> [PROBLEM TO WORK ON]
Tally every line of the listing below that holds "starting", then give the tally alone.

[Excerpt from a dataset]

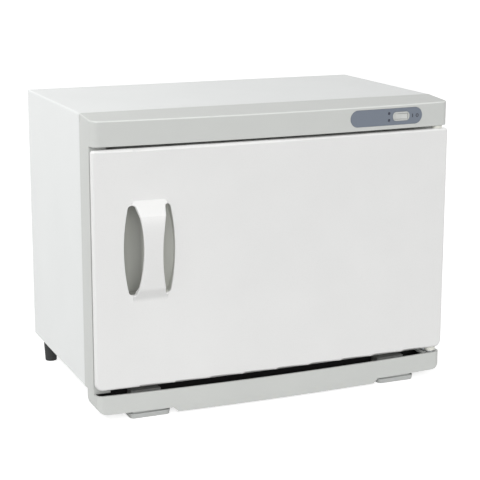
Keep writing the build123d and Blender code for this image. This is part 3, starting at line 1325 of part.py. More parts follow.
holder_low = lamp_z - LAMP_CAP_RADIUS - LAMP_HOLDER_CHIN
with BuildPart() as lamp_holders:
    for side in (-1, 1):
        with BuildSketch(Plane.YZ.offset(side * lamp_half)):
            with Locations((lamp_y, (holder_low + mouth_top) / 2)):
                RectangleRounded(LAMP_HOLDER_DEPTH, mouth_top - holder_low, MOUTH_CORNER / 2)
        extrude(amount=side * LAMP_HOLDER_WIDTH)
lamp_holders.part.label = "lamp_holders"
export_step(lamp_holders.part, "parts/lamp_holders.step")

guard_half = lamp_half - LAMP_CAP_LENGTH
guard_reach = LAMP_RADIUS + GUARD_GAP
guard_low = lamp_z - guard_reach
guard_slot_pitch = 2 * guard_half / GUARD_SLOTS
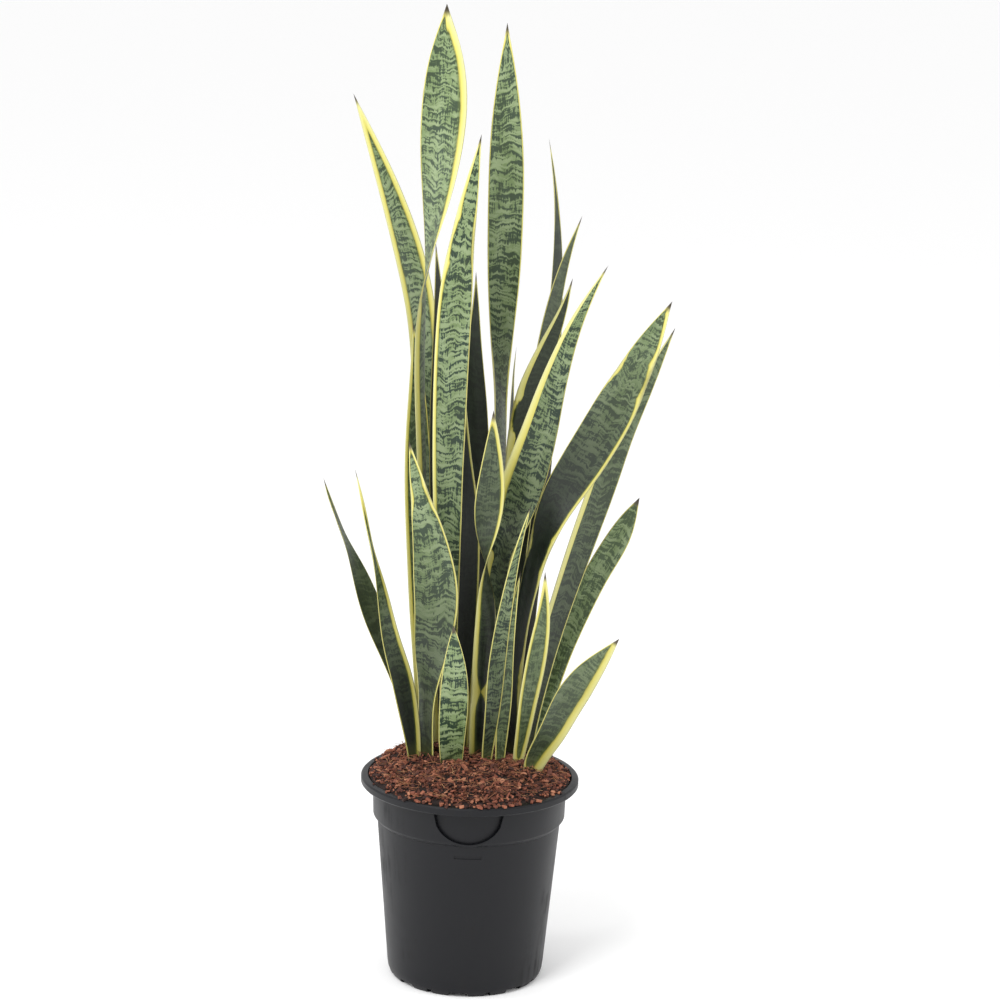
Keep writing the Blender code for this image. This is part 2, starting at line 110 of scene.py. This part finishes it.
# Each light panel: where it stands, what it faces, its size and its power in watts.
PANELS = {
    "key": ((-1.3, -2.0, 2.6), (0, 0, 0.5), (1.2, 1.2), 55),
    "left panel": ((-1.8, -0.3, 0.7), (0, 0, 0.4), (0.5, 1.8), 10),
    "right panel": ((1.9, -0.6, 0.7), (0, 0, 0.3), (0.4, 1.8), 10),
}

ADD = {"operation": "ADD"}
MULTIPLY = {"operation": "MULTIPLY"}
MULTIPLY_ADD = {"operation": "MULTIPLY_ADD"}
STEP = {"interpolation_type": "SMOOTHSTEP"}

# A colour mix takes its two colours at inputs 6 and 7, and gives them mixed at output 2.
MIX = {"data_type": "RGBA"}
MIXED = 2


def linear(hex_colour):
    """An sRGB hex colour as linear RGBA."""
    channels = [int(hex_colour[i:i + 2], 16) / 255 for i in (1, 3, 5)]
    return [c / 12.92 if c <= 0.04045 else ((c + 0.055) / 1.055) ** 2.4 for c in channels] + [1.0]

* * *

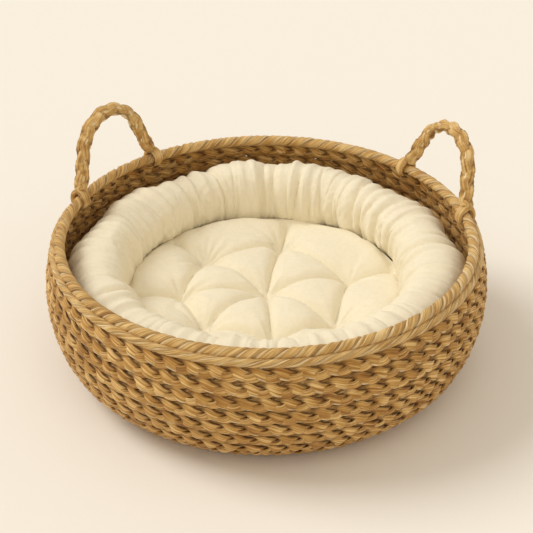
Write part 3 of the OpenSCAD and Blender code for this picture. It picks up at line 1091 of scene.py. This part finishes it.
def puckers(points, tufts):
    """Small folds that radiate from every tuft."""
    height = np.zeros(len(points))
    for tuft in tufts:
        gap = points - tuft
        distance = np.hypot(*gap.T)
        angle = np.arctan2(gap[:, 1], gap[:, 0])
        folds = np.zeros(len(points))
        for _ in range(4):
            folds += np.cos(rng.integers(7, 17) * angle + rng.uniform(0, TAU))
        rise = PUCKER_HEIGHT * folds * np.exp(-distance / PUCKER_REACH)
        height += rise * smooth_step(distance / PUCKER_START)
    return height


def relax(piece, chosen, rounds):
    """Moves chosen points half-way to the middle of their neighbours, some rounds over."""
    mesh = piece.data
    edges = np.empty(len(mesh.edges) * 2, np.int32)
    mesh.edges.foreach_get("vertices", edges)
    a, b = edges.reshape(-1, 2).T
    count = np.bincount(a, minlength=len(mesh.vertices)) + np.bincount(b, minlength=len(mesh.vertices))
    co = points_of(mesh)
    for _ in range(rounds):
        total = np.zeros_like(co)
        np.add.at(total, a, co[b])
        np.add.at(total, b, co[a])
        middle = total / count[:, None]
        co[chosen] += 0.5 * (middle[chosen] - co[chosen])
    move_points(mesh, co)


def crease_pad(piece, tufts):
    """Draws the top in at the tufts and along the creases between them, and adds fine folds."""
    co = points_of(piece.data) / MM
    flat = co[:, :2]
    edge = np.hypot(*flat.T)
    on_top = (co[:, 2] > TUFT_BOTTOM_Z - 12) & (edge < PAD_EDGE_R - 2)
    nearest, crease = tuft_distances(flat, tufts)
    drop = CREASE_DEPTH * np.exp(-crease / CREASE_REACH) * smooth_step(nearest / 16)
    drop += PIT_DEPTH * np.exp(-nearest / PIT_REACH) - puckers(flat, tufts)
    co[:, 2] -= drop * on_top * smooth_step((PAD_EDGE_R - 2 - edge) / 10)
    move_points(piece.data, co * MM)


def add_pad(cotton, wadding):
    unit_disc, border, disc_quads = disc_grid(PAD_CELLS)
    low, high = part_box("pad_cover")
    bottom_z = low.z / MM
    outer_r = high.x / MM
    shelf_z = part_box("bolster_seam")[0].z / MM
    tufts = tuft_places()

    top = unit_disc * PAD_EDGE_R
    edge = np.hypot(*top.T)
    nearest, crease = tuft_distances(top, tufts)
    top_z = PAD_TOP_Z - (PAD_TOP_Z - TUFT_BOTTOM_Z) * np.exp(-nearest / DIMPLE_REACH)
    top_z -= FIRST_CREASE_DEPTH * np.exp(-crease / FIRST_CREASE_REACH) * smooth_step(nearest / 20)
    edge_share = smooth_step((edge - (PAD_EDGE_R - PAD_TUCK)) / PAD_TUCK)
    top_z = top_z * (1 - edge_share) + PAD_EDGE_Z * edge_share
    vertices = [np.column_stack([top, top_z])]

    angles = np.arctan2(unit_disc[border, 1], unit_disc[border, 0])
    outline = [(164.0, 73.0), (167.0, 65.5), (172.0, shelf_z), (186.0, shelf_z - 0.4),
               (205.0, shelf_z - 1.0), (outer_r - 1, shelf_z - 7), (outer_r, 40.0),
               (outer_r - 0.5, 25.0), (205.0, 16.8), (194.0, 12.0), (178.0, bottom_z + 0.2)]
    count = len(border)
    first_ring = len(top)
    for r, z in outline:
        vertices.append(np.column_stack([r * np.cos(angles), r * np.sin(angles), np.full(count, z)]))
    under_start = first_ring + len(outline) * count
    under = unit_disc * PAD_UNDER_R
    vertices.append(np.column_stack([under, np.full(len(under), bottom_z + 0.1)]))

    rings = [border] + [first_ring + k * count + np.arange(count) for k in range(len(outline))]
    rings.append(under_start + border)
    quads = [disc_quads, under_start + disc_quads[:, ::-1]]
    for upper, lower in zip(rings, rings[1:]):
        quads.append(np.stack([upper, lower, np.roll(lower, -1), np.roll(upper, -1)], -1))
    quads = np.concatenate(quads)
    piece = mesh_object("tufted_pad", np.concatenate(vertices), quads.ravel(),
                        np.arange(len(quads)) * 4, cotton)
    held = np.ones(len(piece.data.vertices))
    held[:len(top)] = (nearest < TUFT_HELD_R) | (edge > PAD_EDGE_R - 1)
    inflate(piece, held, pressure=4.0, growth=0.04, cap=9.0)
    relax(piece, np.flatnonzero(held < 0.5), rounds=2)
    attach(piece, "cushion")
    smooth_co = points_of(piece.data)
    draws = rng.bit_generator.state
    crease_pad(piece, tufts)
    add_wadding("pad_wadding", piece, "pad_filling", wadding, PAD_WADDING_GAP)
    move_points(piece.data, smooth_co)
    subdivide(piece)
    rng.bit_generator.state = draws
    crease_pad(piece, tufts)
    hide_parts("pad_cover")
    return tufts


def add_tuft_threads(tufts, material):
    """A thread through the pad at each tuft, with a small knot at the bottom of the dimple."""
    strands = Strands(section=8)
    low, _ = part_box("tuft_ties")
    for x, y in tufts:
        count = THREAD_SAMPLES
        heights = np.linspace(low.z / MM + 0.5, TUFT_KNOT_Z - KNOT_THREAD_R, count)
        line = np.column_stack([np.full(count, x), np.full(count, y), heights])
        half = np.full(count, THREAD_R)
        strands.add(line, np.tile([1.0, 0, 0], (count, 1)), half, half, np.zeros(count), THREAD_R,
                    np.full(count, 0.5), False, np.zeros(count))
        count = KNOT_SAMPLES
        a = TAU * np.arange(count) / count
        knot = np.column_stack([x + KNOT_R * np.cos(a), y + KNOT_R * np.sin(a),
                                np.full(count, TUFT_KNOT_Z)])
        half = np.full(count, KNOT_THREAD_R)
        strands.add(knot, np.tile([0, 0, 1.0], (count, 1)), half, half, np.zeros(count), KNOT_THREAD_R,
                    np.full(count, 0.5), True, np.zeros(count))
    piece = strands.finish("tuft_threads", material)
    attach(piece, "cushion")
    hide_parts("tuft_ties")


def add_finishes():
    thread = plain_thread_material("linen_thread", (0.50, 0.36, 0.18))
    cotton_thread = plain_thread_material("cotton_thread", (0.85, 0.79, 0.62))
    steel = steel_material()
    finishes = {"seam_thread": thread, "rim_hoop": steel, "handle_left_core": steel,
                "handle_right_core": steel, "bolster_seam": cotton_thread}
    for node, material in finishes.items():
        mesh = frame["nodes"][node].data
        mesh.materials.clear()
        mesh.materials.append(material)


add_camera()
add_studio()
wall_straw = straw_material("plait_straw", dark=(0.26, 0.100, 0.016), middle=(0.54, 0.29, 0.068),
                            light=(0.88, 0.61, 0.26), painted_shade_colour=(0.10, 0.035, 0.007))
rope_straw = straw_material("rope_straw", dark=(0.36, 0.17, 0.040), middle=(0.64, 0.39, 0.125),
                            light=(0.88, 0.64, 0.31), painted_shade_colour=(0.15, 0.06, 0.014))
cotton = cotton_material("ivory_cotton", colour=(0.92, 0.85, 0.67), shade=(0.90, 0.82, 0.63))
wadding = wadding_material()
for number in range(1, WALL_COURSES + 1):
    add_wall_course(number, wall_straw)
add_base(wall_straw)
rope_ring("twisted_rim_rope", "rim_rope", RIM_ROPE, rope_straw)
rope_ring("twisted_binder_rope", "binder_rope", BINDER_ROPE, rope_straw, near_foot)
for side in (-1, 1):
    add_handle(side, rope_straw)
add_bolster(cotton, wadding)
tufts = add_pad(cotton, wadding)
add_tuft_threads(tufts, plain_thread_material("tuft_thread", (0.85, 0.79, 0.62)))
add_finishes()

> [EXERCISE OUTPUT]
2